The one thing that is still getting repeat play is the multiplicity of fundraising efforts. Just this morning at my local Walgreen's drugstore, and several times yesterday at other stores, I was asked if I would like to contribute to the recovery effort.

* "Unforeseeable": Lessons learned. The same ones. Again.

One constant refrain we hear from all the authorities and their media acolytes: nobody could possibly have foreseen this disaster/tragedy.

Of course, this is just self-serving bourgeois nonsense. These people are great at publicly patting each other on the back for "solving" problems after the fact, but they seem to sense no need to solve them properly, before the fact. Of course, to provide a drainage system adequate to the now-demonstrated need for Houston, New Orleans and the rest of the Gulf Coast would cost billions of dollars. To pay for it might require postponing the nonstop bombing of poor, helpless little countries (that happen to be sitting on "our" oil) for a few years.

* Heartbreaking stories.

As this is a diary and not a news report, I will just recount the anguish that I, and surely millions of others, felt on hearing the sad stories that were coming out.

One such story concerned a woman who worked at the Omni Hotel. That's a fancy hotel on Woodway Avenue just outside of Loop 610. The hotel has three elevators, one of which was inaccessible in the basement due to the floodwaters. The woman, who worked at the hotel, was reported missing. A search was conducted of the hotel and grounds (to the extent that it was possible to search under the conditions of an ongoing tropical storm), and she did not turn up at home. The search had included two elevators. Fears grew that perhaps the woman had gotten trapped in the third.

Another terrible story was that an entire family of six had been trying to escape by driving somewhere safe in their van. They were caught by the water. Theyall sixdrowned. The exact circumstances are not clear to me. I am not sure if they were swept away by rushing water, or if perhaps they drove into a flooded ditch they couldn't see.

* Timely intervention from a certain quarter in West Texas.

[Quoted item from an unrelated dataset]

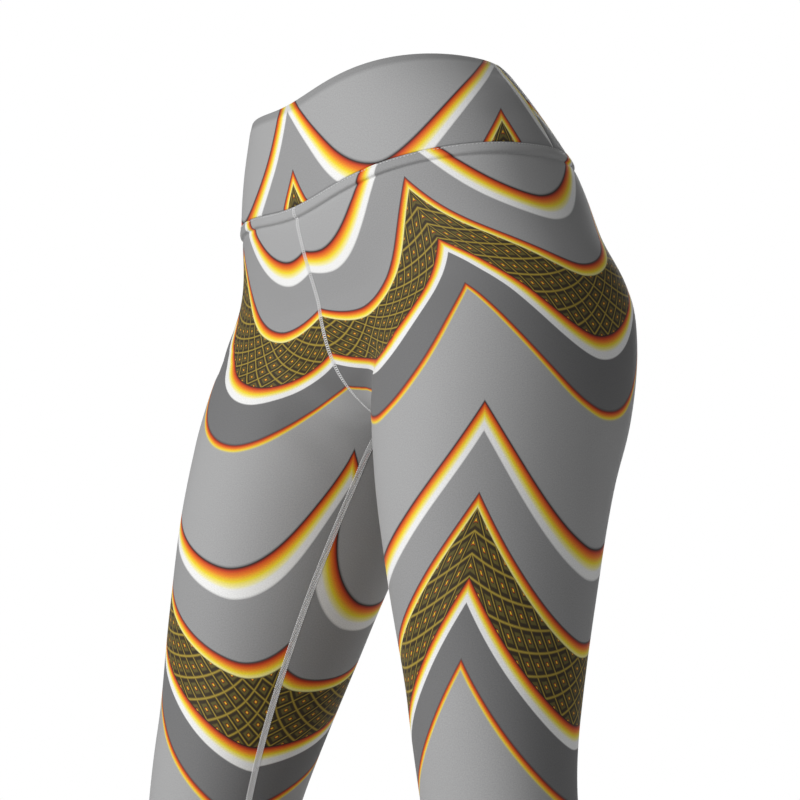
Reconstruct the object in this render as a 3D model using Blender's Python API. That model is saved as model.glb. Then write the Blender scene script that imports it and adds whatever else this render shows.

Harvey's impact seems to have been ameliorated a bit by a dry West Texas air mass, which got pulled into the vortex and quenched at least some of the rain that would otherwise have fallen. It was most interesting to watch this process, which modern science makes visible for the first time in human history. Two sets of spatial/temporal data were collected and superimposed on a map of Texas. One set was the usual radar images of the falling water of the storm, playing out over time. The other set was the atmospheric water vapor content (i. e. the humidity) as measured by satellite.

The water vapor map, like the rainfall, was color-coded. At the low end of the humidity scale the map of the air mass was colored a light shade of tan, almost the color of sand. This was dry air from west Texas, and it had gotten sucked into the hurricane's vortex while it was hovering close to Houston. One could almost see in real time the quenching effect of the dry air.

* The Cajun Navy.

I alluded earlier to the spontaneous self-organization of the working class into rescue details. It was everywhere evident, even to the most jaded of the media. Of course, the term "working class" was not used much, if at all, but the reality is the working class organized to save itself from the hurricane and the flooding.

One of my own neighbors, someone I'm not acquainted with, drove out of this neighborhood (about 45 miles northwest of Houston) in his Jeep with a red canoe strapped to the top, right in the middle of the storm. I can only imagine that he was intending to join in some rescue team or other.

An interesting group calling themselves the "Cajun Navy" arrived from Louisiana to run a bunch of rescue boatsflat-bottomed, shallow-water boats for the most part, including airboats (the kind with the airplane propeller in the back). They were described as a kind of "renegade" group that does not take orders from anyone but themselves, but in a matter of hours they were patrolling all over the worst-flooded areas of Houston, plucking people and pets out of harm's way. Now I don't know much about this group's history (or their politics), but it's clear that the working class, if nobody else, has learned mighty lessons from their life experiences, and is capable of miracles of action. Just think what life could be like if the working class actually exercised state power between hurricanes!

I understand that the Cajun Navy followed Harvey east as it moved away from Houston. Imagine! No borders, no bureaucracy, just action to save lives in danger.

* Some infrastructure issues.

This is probably not the place to set down all of the problems facing Houston and the Texas Gulf Coast, but I should mention that, as the center of the world oil and gas industry, there are some mighty polluted spots in this area, and they were all washed over with floodwaters. People had to walk, no, wade, hip- and chest-deep, in those polluted waters to get to safety.

The question, "How do we arrange matters so that rainwater falling on Houston can get as directly as possible to the Gulf of Mexico without causing damage and loss of life?" The question is never really, seriously asked, because the answers would be threatening to propertied class. Large-scale public works would be involved, tens of thousands of jobs would have to be provided, waterways would have to be enlarged and straightened, and kept clear of trees and brush, not just for a season, but forever. Impounding ponds, which are increasingly numerous with new construction, would need to be provided. Construction in flood plains, so very common here because Houston is so dominated by greedy real estate developers, must be forbidden once and for all.

In fact, there are serious questions about where people should and should not, or may and may not, live, if Houston is to be a place where people can live safely in the worsening climatic conditions.

But there's "no money" for any of that. There's plenty of money to give to the banks, and there's plenty of money to finance all the wars the ruling class's hard, tiny, coal-black hearts desire, but it's awfully funny how the money always seems to run out just when the working class needs something.